ABSTRACT

Chapter 2 confronts the perplexing task of explaining the remarkable sixty-year abatement of imprisonment between 1880 and 1940, starting with the years 1880 to 1914. This era of decarceration, a de-centring of the prison, has been remarked upon, but never convincingly explained. It consisted of a falling out of favour of imprisonment and a reduction in the number and length of prison terms. The explanation provided in this chapter includes the reduction in crime and fear of crime in the later Victorian decades, the extension of summary jurisdiction over more indictable offences (pulling cases away from the higher courts, whose sentencing powers were more severe); and the role of the judiciary.
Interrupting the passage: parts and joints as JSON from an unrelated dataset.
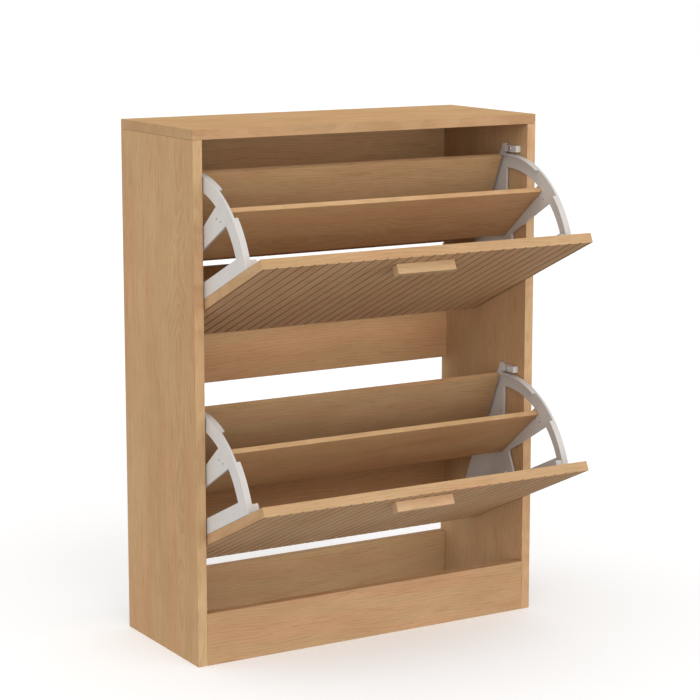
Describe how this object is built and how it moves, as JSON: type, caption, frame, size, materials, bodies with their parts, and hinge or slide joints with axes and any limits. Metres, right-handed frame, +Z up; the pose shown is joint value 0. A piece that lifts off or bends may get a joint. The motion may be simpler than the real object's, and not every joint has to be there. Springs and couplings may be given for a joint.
{
  "type": "shoe cabinet",
  "caption": "Light oak tip-out shoe cabinet with grooved fold-down flaps one above the other, each carrying shoe compartments between grey plastic sector brackets, shown open.",
  "frame": {"origin": "middle of the box around the cabinet with both flaps open, at floor level", "axes": "+Z up, +Y towards the back that stands against the wall, +X to the cabinet's right as seen from the front"},
  "size_m": [0.6, 0.4164, 0.8],
  "materials": {
    "top_oak": "light oak laminate board, grain along the width, satin",
    "side_oak": "light oak laminate board, grain upright, satin",
    "rail_oak": "light oak laminate board, grain along the width, satin",
    "back_panel_oak": "thin back panel with a printed oak face, satin",
    "flap_oak": "light oak board with fine parallel grooves, satin",
    "handle_oak": "solid light oak block, satin",
    "inner_board_oak": "thin light oak laminate board, grain along the width, satin",
    "bracket_plastic": "moulded warm light-grey plastic, satin",
    "stop_plastic": "moulded light-grey plastic",
    "zinc_steel": "zinc-plated steel, satin",
    "beech_dowel": "plain beech, raw"
  },
  "bodies": {
    "cabinet": {"back_panel": "back_panel_oak", "back_rail_lower": "rail_oak", "back_rail_upper": "rail_oak", "cam_back_rail_lower_left": "zinc_steel", "cam_back_rail_lower_right": "zinc_steel", "cam_back_rail_upper_left": "zinc_steel", "cam_back_rail_upper_right": "zinc_steel", "cam_plinth_back_left": "zinc_steel", "cam_plinth_back_right": "zinc_steel", "cam_plinth_front_left": "zinc_steel", "cam_plinth_front_right": "zinc_steel", "dowel_left_front": "beech_dowel", "dowel_left_rear": "beech_dowel", "dowel_right_front": "beech_dowel", "dowel_right_rear": "beech_dowel", "plinth_back": "rail_oak", "plinth_front": "rail_oak", "side_panel_left": "side_oak", "side_panel_right": "side_oak", "top_panel": "top_oak", "lower_pivot_pin_left": "zinc_steel", "lower_pivot_pin_right": "zinc_steel", "lower_stop_block_left": "stop_plastic", "lower_stop_block_right": "stop_plastic", "lower_stop_screw_left": "zinc_steel", "lower_stop_screw_right": "zinc_steel", "upper_pivot_pin_left": "zinc_steel", "upper_pivot_pin_right": "zinc_steel", "upper_stop_block_left": "stop_plastic", "upper_stop_block_right": "stop_plastic", "upper_stop_screw_left": "zinc_steel", "upper_stop_screw_right": "zinc_steel"},
    "upper_unit": {"upper_bracket_left": "bracket_plastic", "upper_bracket_right": "bracket_plastic", "upper_divider": "inner_board_oak", "upper_flap_front": "flap_oak", "upper_flap_screw_left_bottom": "zinc_steel", "upper_flap_screw_left_top": "zinc_steel", "upper_flap_screw_right_bottom": "zinc_steel", "upper_flap_screw_right_top": "zinc_steel", "upper_handle": "handle_oak", "upper_handle_screw_left": "zinc_steel", "upper_handle_screw_right": "zinc_steel", "upper_rear_board": "inner_board_oak", "upper_rear_board_screw_left": "zinc_steel", "upper_rear_board_screw_right": "zinc_steel"},
    "lower_unit": {"lower_bracket_left": "bracket_plastic", "lower_bracket_right": "bracket_plastic", "lower_divider": "inner_board_oak", "lower_flap_front": "flap_oak", "lower_flap_screw_left_bottom": "zinc_steel", "lower_flap_screw_left_top": "zinc_steel", "lower_flap_screw_right_bottom": "zinc_steel", "lower_flap_screw_right_top": "zinc_steel", "lower_handle": "handle_oak", "lower_handle_screw_left": "zinc_steel", "lower_handle_screw_right": "zinc_steel", "lower_rear_board": "inner_board_oak", "lower_rear_board_screw_left": "zinc_steel", "lower_rear_board_screw_right": "zinc_steel"}
  },
  "joints": [
    {"name": "upper_unit_tilt", "type": "hinge", "parent": "cabinet", "child": "upper_unit", "pos_m": [0, 0.00783, 0.5635], "axis": [-1, 0, 0], "range_deg": [0, 65.4]},
    {"name": "lower_unit_tilt", "type": "hinge", "parent": "cabinet", "child": "lower_unit", "pos_m": [0, 0.00783, 0.211], "axis": [-1, 0, 0], "range_deg": [0, 65.4]}
  ]
}
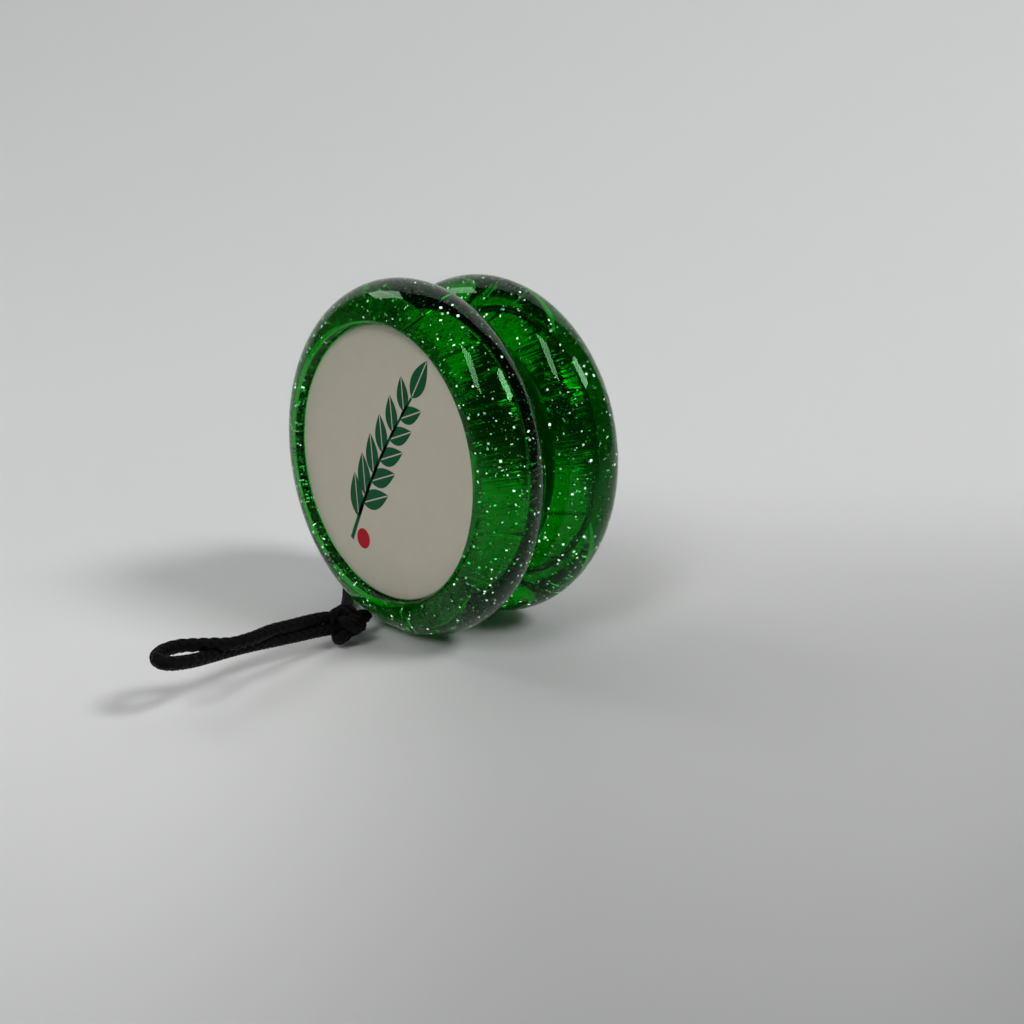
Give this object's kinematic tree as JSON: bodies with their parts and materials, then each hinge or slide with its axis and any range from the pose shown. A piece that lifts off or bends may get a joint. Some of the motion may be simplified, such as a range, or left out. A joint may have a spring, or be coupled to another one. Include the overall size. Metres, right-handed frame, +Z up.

The latter, it is argued, was the most important factor in the abatement of imprisonment, if the most difficult one to fathom. Imprisonment appealed to a tariff-minded judiciary, since it could be measured out, graduated in periods of prison time, marking and denouncing the seriousness of the offence. For the judiciary, prison was “real” punishment, unlike probation or other non-custodial measures. Yet the magistracy and High Court judges, encouraged on occasion by the Court of Criminal Appeal, scaled back or recalibrated the sentencing tariff to an inordinate degree over these years. One feature of this judicial activism was the unwillingness to accept those parts of the rehabilitative program that required long preventive or indeterminate sentences.